* start GIVEN INFORMATION *
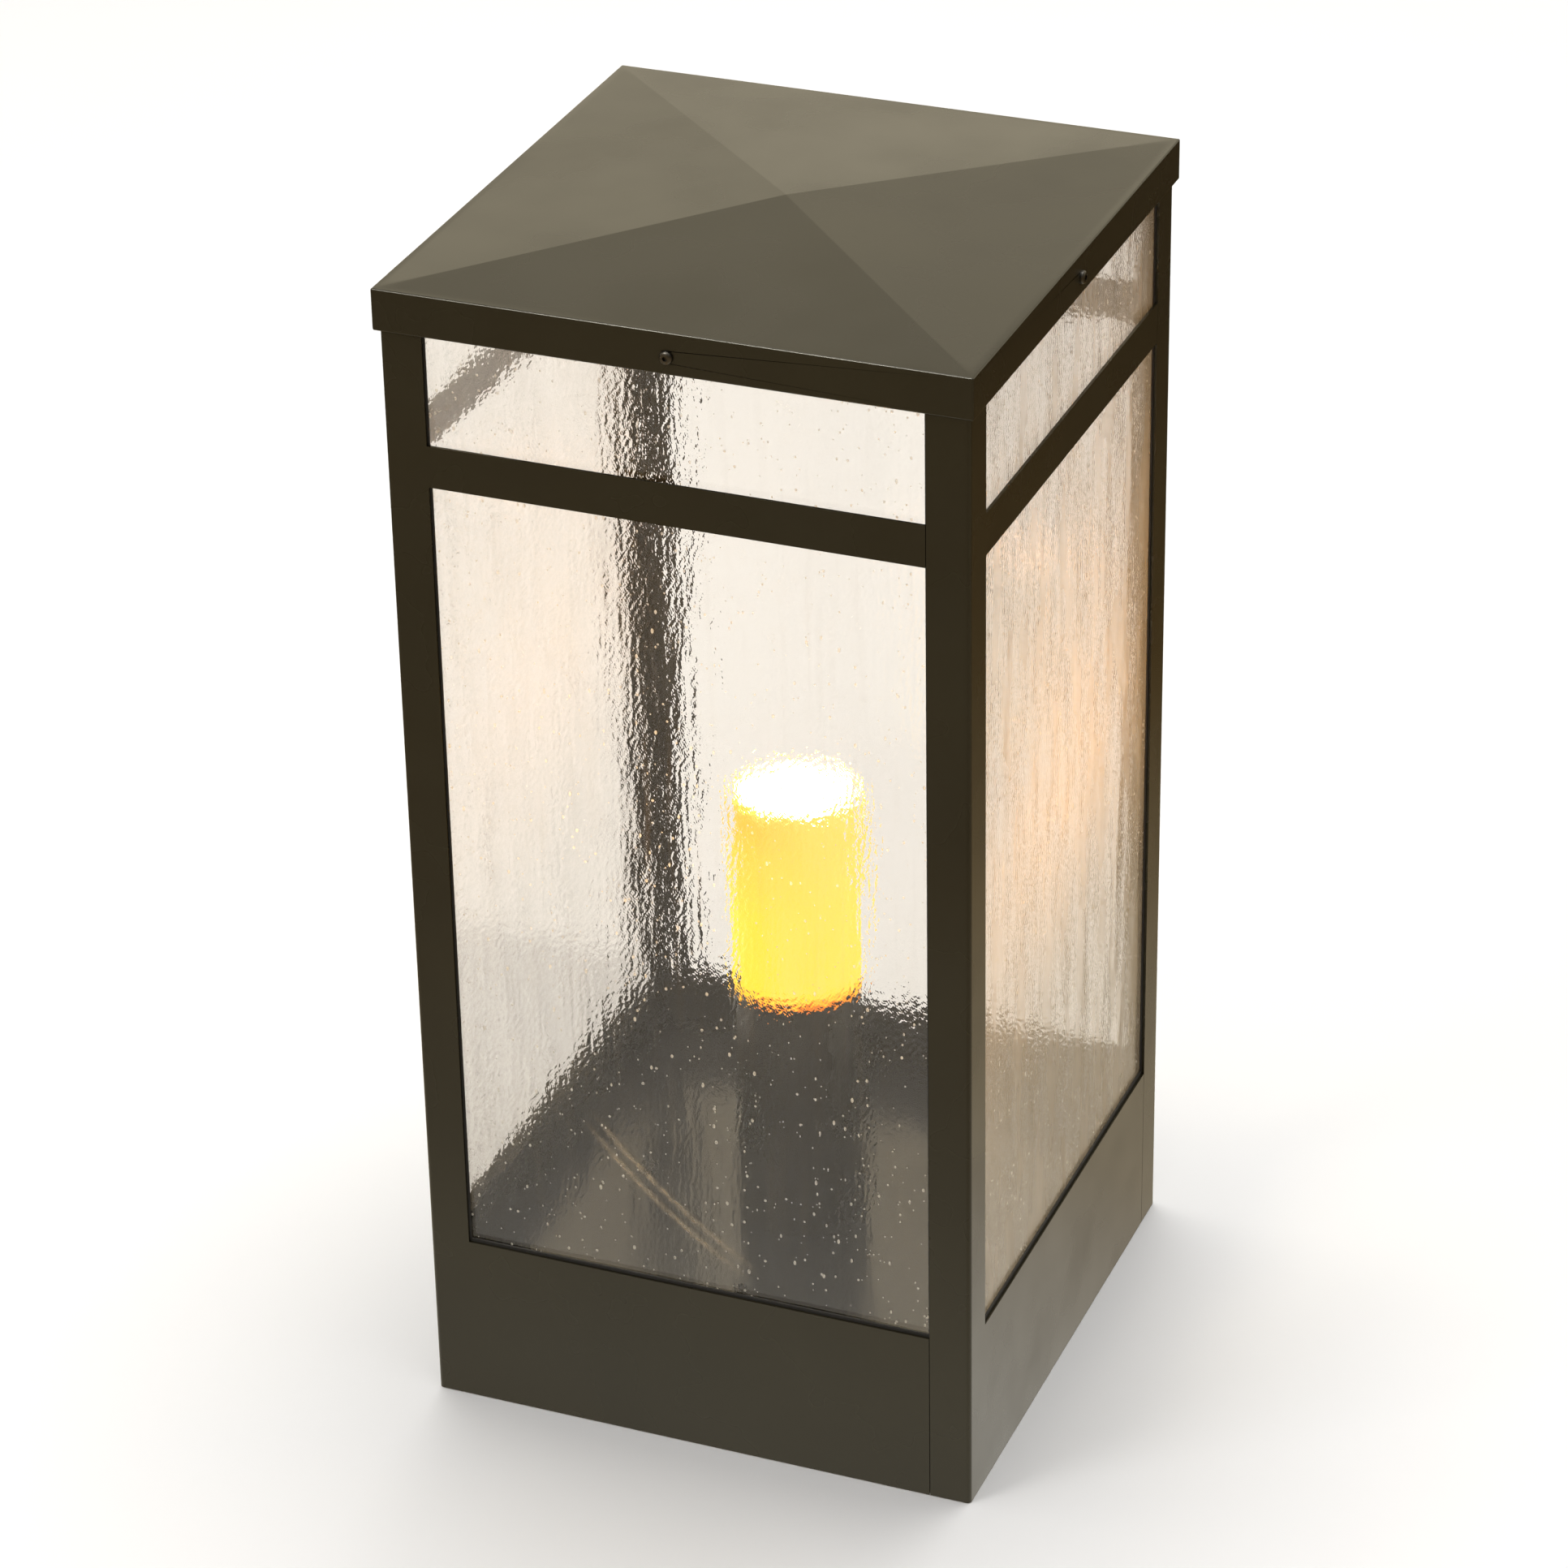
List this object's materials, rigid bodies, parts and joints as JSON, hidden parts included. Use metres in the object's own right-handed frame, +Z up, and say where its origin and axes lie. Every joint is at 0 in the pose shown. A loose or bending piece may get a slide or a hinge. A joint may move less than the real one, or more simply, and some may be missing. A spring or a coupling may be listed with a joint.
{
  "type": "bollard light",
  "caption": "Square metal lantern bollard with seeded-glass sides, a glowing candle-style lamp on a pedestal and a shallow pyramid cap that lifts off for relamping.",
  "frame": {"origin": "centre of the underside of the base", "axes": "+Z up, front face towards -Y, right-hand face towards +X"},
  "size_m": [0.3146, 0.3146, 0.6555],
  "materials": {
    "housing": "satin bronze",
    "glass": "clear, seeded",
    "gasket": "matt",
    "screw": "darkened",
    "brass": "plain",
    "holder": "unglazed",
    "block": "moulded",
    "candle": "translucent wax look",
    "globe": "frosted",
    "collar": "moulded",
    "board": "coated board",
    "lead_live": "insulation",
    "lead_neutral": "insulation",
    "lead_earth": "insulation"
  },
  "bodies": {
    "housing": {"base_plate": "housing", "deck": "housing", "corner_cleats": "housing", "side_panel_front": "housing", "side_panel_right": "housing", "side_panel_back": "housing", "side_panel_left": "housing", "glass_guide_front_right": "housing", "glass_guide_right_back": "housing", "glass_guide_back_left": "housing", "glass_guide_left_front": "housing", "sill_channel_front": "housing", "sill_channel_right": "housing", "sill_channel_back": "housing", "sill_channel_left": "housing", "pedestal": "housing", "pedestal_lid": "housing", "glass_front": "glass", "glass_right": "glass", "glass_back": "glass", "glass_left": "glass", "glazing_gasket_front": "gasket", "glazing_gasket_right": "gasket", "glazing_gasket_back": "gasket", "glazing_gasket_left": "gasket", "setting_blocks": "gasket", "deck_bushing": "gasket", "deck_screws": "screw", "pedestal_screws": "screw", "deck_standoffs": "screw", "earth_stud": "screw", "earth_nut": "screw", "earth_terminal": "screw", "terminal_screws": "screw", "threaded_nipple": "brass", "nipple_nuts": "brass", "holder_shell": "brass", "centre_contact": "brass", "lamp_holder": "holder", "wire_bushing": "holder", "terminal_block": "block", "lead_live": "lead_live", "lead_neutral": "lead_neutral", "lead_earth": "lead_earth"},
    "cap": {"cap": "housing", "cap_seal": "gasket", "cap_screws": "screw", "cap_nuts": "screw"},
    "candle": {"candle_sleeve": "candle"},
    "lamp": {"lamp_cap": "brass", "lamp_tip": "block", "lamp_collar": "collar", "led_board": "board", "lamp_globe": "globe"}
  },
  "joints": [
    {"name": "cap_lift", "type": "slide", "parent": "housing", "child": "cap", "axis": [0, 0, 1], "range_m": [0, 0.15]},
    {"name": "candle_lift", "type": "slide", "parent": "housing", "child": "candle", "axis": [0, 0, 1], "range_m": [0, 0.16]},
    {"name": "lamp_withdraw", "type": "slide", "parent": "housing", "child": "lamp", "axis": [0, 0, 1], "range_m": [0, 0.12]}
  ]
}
* end GIVEN INFORMATION *
**WHAT IS ASKED:** Print the material once more, exactly.

**FINISHED ANSWER:**
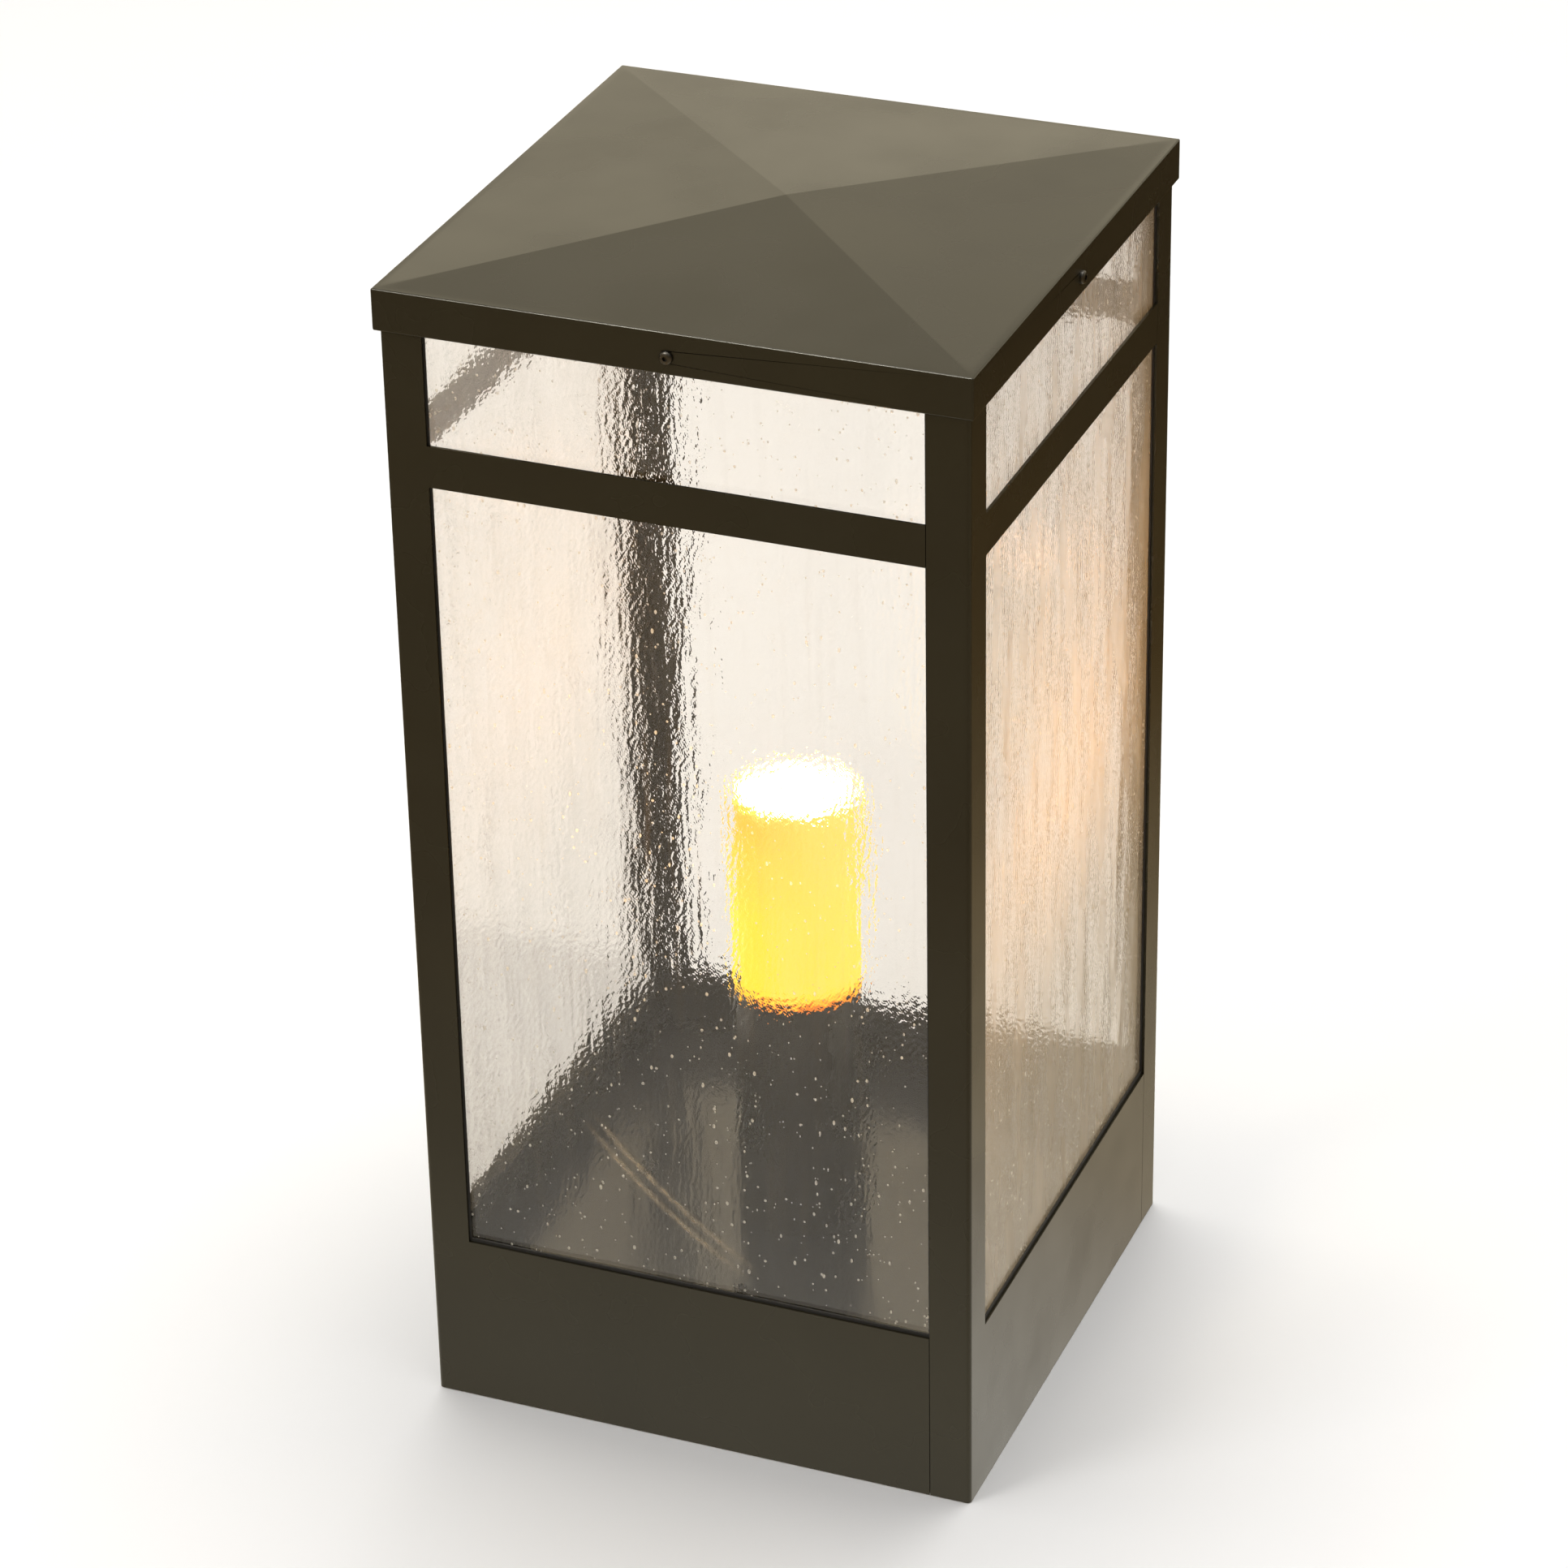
List this object's materials, rigid bodies, parts and joints as JSON, hidden parts included. Use metres in the object's own right-handed frame, +Z up, and say where its origin and axes lie. Every joint is at 0 in the pose shown. A loose or bending piece may get a slide or a hinge. A joint may move less than the real one, or more simply, and some may be missing. A spring or a coupling may be listed with a joint.
{
  "type": "bollard light",
  "caption": "Square metal lantern bollard with seeded-glass sides, a glowing candle-style lamp on a pedestal and a shallow pyramid cap that lifts off for relamping.",
  "frame": {"origin": "centre of the underside of the base", "axes": "+Z up, front face towards -Y, right-hand face towards +X"},
  "size_m": [0.3146, 0.3146, 0.6555],
  "materials": {
    "housing": "satin bronze",
    "glass": "clear, seeded",
    "gasket": "matt",
    "screw": "darkened",
    "brass": "plain",
    "holder": "unglazed",
    "block": "moulded",
    "candle": "translucent wax look",
    "globe": "frosted",
    "collar": "moulded",
    "board": "coated board",
    "lead_live": "insulation",
    "lead_neutral": "insulation",
    "lead_earth": "insulation"
  },
  "bodies": {
    "housing": {"base_plate": "housing", "deck": "housing", "corner_cleats": "housing", "side_panel_front": "housing", "side_panel_right": "housing", "side_panel_back": "housing", "side_panel_left": "housing", "glass_guide_front_right": "housing", "glass_guide_right_back": "housing", "glass_guide_back_left": "housing", "glass_guide_left_front": "housing", "sill_channel_front": "housing", "sill_channel_right": "housing", "sill_channel_back": "housing", "sill_channel_left": "housing", "pedestal": "housing", "pedestal_lid": "housing", "glass_front": "glass", "glass_right": "glass", "glass_back": "glass", "glass_left": "glass", "glazing_gasket_front": "gasket", "glazing_gasket_right": "gasket", "glazing_gasket_back": "gasket", "glazing_gasket_left": "gasket", "setting_blocks": "gasket", "deck_bushing": "gasket", "deck_screws": "screw", "pedestal_screws": "screw", "deck_standoffs": "screw", "earth_stud": "screw", "earth_nut": "screw", "earth_terminal": "screw", "terminal_screws": "screw", "threaded_nipple": "brass", "nipple_nuts": "brass", "holder_shell": "brass", "centre_contact": "brass", "lamp_holder": "holder", "wire_bushing": "holder", "terminal_block": "block", "lead_live": "lead_live", "lead_neutral": "lead_neutral", "lead_earth": "lead_earth"},
    "cap": {"cap": "housing", "cap_seal": "gasket", "cap_screws": "screw", "cap_nuts": "screw"},
    "candle": {"candle_sleeve": "candle"},
    "lamp": {"lamp_cap": "brass", "lamp_tip": "block", "lamp_collar": "collar", "led_board": "board", "lamp_globe": "globe"}
  },
  "joints": [
    {"name": "cap_lift", "type": "slide", "parent": "housing", "child": "cap", "axis": [0, 0, 1], "range_m": [0, 0.15]},
    {"name": "candle_lift", "type": "slide", "parent": "housing", "child": "candle", "axis": [0, 0, 1], "range_m": [0, 0.16]},
    {"name": "lamp_withdraw", "type": "slide", "parent": "housing", "child": "lamp", "axis": [0, 0, 1], "range_m": [0, 0.12]}
  ]
}